§ PROVIDED DATA:
++++++++++++++++++++

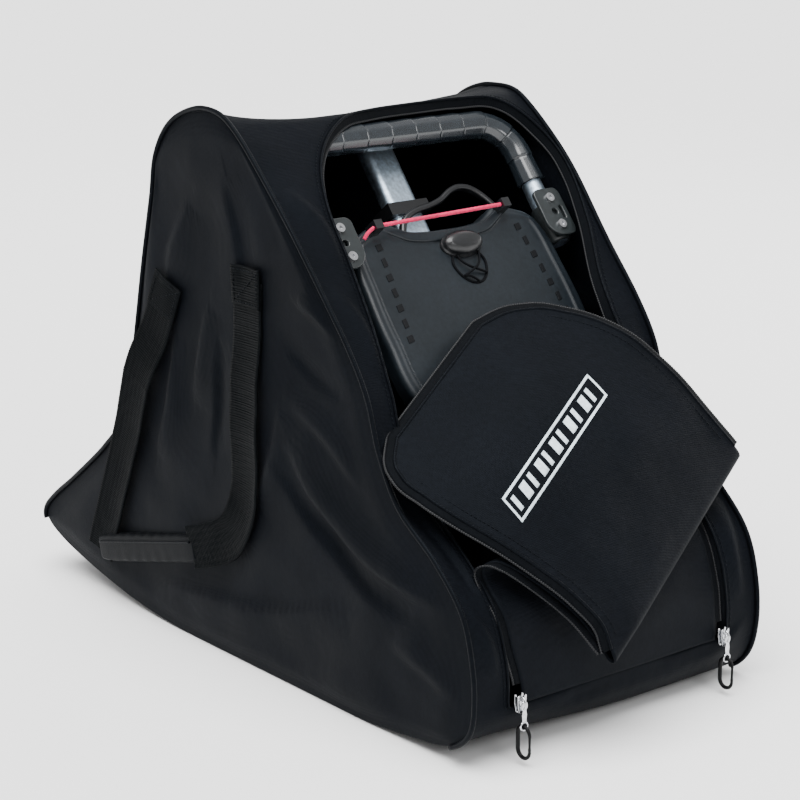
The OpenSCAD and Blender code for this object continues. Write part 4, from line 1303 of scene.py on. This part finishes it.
# ---- materials of the CAD pieces that stay ----
FINISHES = (
    (DARK_SLATE, "frame_tray"),
    (BLACK, "strap_hooks tube_clamp frame_hinge_plates axle_nuts"),
    (SILVER, "handlebar_tube upper_frame_tube lower_frame_tube rear_axle_beam left_wheel_arm"
             " right_wheel_arm front_fork"),
    (STEEL, "bracket_screws frame_hinge_pins rear_axle front_axle"),
    (TYRE, "left_wheel_tyre right_wheel_tyre front_wheel_tyre"),
    (RIM, "left_wheel_rim right_wheel_rim front_wheel_rim"),
)
for material, nodes in FINISHES:
    for node in nodes.split():
        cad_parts[node].data.materials.clear()
        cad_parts[node].data.materials.append(material)
for node in ("strap_hooks", "tube_clamp", "frame_tray", "upper_frame_tube", "frame_hinge_plates",
             "front_fork"):
    bevel(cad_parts[node], 0.0012)


# ---- floor and lights ----
WORLD_STRENGTH, SUN_STRENGTH, SUN_SPREAD = 0.72, 7.0, 55
FLOOR_HALF, FLOOR_Z, FLOOR_GREY = 30, -0.0005, 0.9
AREA_LIGHTS = (  # name, place, point it faces, size, watts
    ("key", (-2.2, 0.9, 2.4), (0, -0.05, 0.3), 1.4, 9),
    ("front", (-0.3, -2.6, 1.7), (0, -0.2, 0.35), 0.9, 22),
    ("back", (2.2, 1.6, 2.2), (0, 0.1, 0.25), 1.4, 16),
    ("right", (3.0, -0.5, 0.9), (0.1, 0, 0.2), 1.2, 26),
)


def make_floor():
    mesh = bpy.data.meshes.new("floor")
    corners = ((-1, -1), (1, -1), (1, 1), (-1, 1))
    mesh.from_pydata([(x * FLOOR_HALF, y * FLOOR_HALF, FLOOR_Z) for x, y in corners], [], [(0, 1, 2, 3)])
    floor = new_object("floor", mesh)
    paint = Paint("pale_floor", (FLOOR_GREY,) * 3, FLOOR_GREY)
    color = paint.shader.inputs["Base Color"]
    paint.tree.links.remove(color.links[0])
    color.default_value = (*[FLOOR_GREY] * 3, 1)
    mesh.materials.append(paint.material)


def make_light(name, kind, toward, energy, place=(0, 0, 0)):
    data = bpy.data.lights.new(name, kind)
    data.energy = energy
    light = new_object(name, data)
    light.location = place
    light.rotation_euler = Vector(toward).to_track_quat("-Z", "Y").to_euler()
    return data


def make_lights():
    world = bpy.data.worlds.new("studio")
    world.use_nodes = True
    background = world.node_tree.nodes["Background"].inputs
    background["Color"].default_value = (1, 1, 1, 1)
    background["Strength"].default_value = WORLD_STRENGTH
    bpy.context.scene.world = world
    make_light("sky", "SUN", (0.22, 0.12, -1.0), SUN_STRENGTH).angle = math.radians(SUN_SPREAD)
    for name, place, aim, size, watts in AREA_LIGHTS:
        make_light(name, "AREA", Vector(aim) - Vector(place), watts, place).size = size


make_floor()
make_lights()
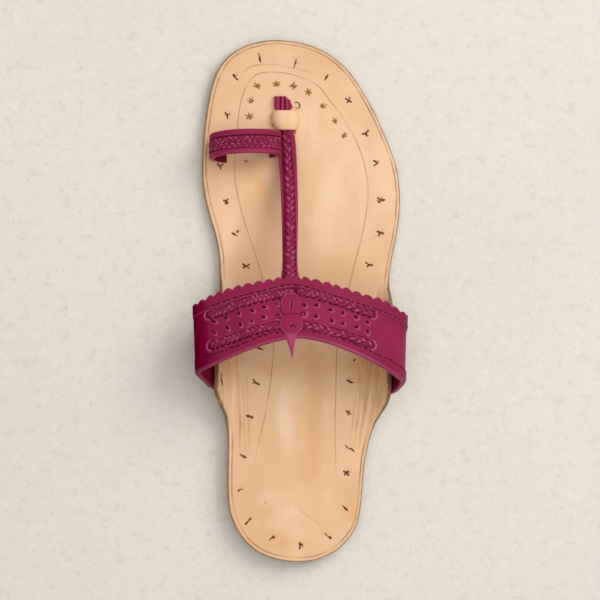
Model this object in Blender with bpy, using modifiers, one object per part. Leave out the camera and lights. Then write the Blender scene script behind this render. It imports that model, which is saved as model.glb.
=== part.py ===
"""Flat leather sandal for the right foot: instep band, toe strap and big-toe loop on a flat leather sole.

Metres, +Z up, +Y towards the toe, +X towards the outer (lateral) side. The origin is on the floor,
below the middle of the sandal. Sizes below are in millimetres and are scaled once, in mesh_object.
"""
import math

import bmesh
import bpy

MM = 0.001

# ---- driving sizes, millimetres -------------------------------------------------------------
SOLE_LENGTH = 257.6
OUTSOLE_T = 3.6          # leather outsole
INSOLE_T = 2.6           # leather insole, ears included
GAP = 0.3                # between pieces laid on each other
HEEL_LIFT = 5.0          # leather heel lift under the outsole
HEEL_BREAST = 64.0       # front face of the heel lift, from the heel end
BREAST_HOLLOW = 3.0      # how far that face is hollowed towards the heel
HEEL_INSET = 0.8         # heel lift stands inside the outsole's edge
HEEL_ROUND = 26.0        # length of the outline's round heel end
ARCH_FRONT = 132.0       # the outsole comes down to the floor here, from the heel end
SPRING_START = 200.0     # toe spring starts here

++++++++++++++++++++

§ WHAT THE EXERCISE ASKS: Return all of the entries exactly as they were supplied.

§ RESPONSE TO THE TASK:
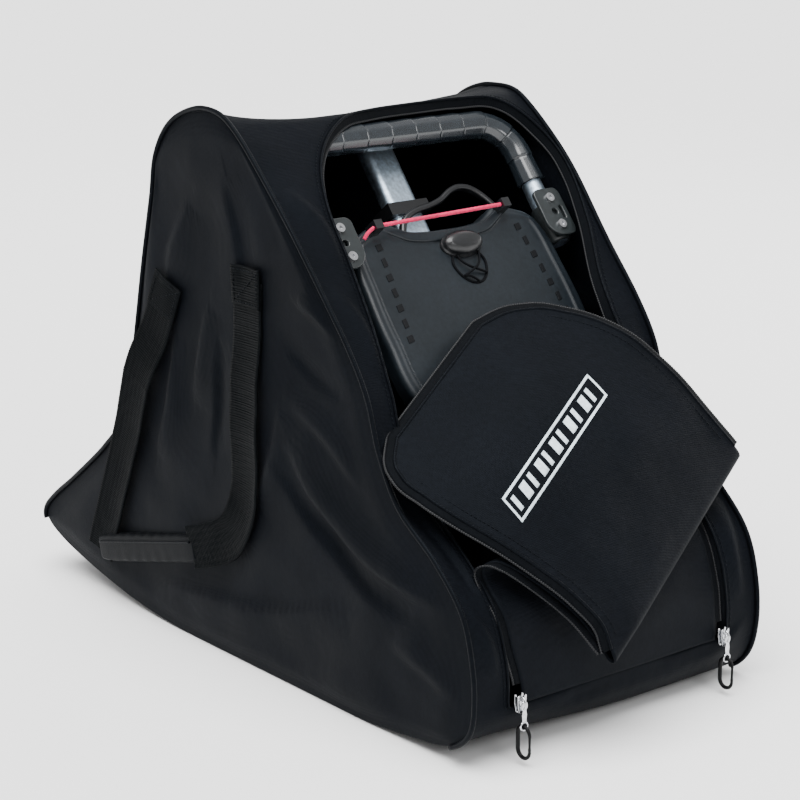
The OpenSCAD and Blender code for this object continues. Write part 4, from line 1303 of scene.py on. This part finishes it.
# ---- materials of the CAD pieces that stay ----
FINISHES = (
    (DARK_SLATE, "frame_tray"),
    (BLACK, "strap_hooks tube_clamp frame_hinge_plates axle_nuts"),
    (SILVER, "handlebar_tube upper_frame_tube lower_frame_tube rear_axle_beam left_wheel_arm"
             " right_wheel_arm front_fork"),
    (STEEL, "bracket_screws frame_hinge_pins rear_axle front_axle"),
    (TYRE, "left_wheel_tyre right_wheel_tyre front_wheel_tyre"),
    (RIM, "left_wheel_rim right_wheel_rim front_wheel_rim"),
)
for material, nodes in FINISHES:
    for node in nodes.split():
        cad_parts[node].data.materials.clear()
        cad_parts[node].data.materials.append(material)
for node in ("strap_hooks", "tube_clamp", "frame_tray", "upper_frame_tube", "frame_hinge_plates",
             "front_fork"):
    bevel(cad_parts[node], 0.0012)


# ---- floor and lights ----
WORLD_STRENGTH, SUN_STRENGTH, SUN_SPREAD = 0.72, 7.0, 55
FLOOR_HALF, FLOOR_Z, FLOOR_GREY = 30, -0.0005, 0.9
AREA_LIGHTS = (  # name, place, point it faces, size, watts
    ("key", (-2.2, 0.9, 2.4), (0, -0.05, 0.3), 1.4, 9),
    ("front", (-0.3, -2.6, 1.7), (0, -0.2, 0.35), 0.9, 22),
    ("back", (2.2, 1.6, 2.2), (0, 0.1, 0.25), 1.4, 16),
    ("right", (3.0, -0.5, 0.9), (0.1, 0, 0.2), 1.2, 26),
)


def make_floor():
    mesh = bpy.data.meshes.new("floor")
    corners = ((-1, -1), (1, -1), (1, 1), (-1, 1))
    mesh.from_pydata([(x * FLOOR_HALF, y * FLOOR_HALF, FLOOR_Z) for x, y in corners], [], [(0, 1, 2, 3)])
    floor = new_object("floor", mesh)
    paint = Paint("pale_floor", (FLOOR_GREY,) * 3, FLOOR_GREY)
    color = paint.shader.inputs["Base Color"]
    paint.tree.links.remove(color.links[0])
    color.default_value = (*[FLOOR_GREY] * 3, 1)
    mesh.materials.append(paint.material)


def make_light(name, kind, toward, energy, place=(0, 0, 0)):
    data = bpy.data.lights.new(name, kind)
    data.energy = energy
    light = new_object(name, data)
    light.location = place
    light.rotation_euler = Vector(toward).to_track_quat("-Z", "Y").to_euler()
    return data


def make_lights():
    world = bpy.data.worlds.new("studio")
    world.use_nodes = True
    background = world.node_tree.nodes["Background"].inputs
    background["Color"].default_value = (1, 1, 1, 1)
    background["Strength"].default_value = WORLD_STRENGTH
    bpy.context.scene.world = world
    make_light("sky", "SUN", (0.22, 0.12, -1.0), SUN_STRENGTH).angle = math.radians(SUN_SPREAD)
    for name, place, aim, size, watts in AREA_LIGHTS:
        make_light(name, "AREA", Vector(aim) - Vector(place), watts, place).size = size


make_floor()
make_lights()
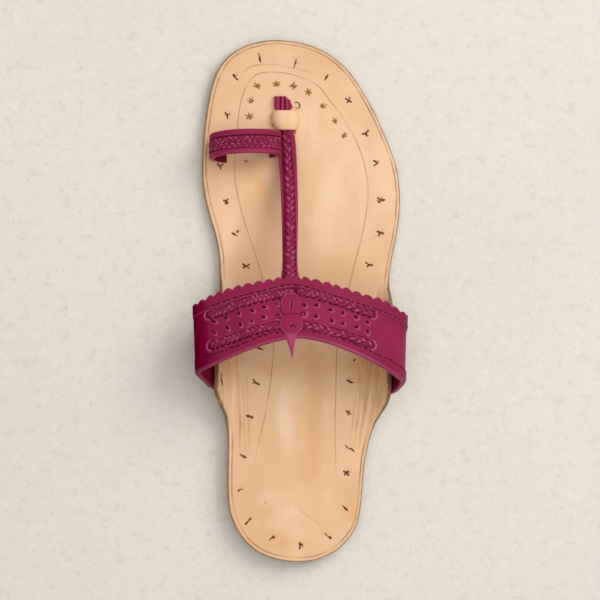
Model this object in Blender with bpy, using modifiers, one object per part. Leave out the camera and lights. Then write the Blender scene script behind this render. It imports that model, which is saved as model.glb.
=== part.py ===
"""Flat leather sandal for the right foot: instep band, toe strap and big-toe loop on a flat leather sole.

Metres, +Z up, +Y towards the toe, +X towards the outer (lateral) side. The origin is on the floor,
below the middle of the sandal. Sizes below are in millimetres and are scaled once, in mesh_object.
"""
import math

import bmesh
import bpy

MM = 0.001

# ---- driving sizes, millimetres -------------------------------------------------------------
SOLE_LENGTH = 257.6
OUTSOLE_T = 3.6          # leather outsole
INSOLE_T = 2.6           # leather insole, ears included
GAP = 0.3                # between pieces laid on each other
HEEL_LIFT = 5.0          # leather heel lift under the outsole
HEEL_BREAST = 64.0       # front face of the heel lift, from the heel end
BREAST_HOLLOW = 3.0      # how far that face is hollowed towards the heel
HEEL_INSET = 0.8         # heel lift stands inside the outsole's edge
HEEL_ROUND = 26.0        # length of the outline's round heel end
ARCH_FRONT = 132.0       # the outsole comes down to the floor here, from the heel end
SPRING_START = 200.0     # toe spring starts here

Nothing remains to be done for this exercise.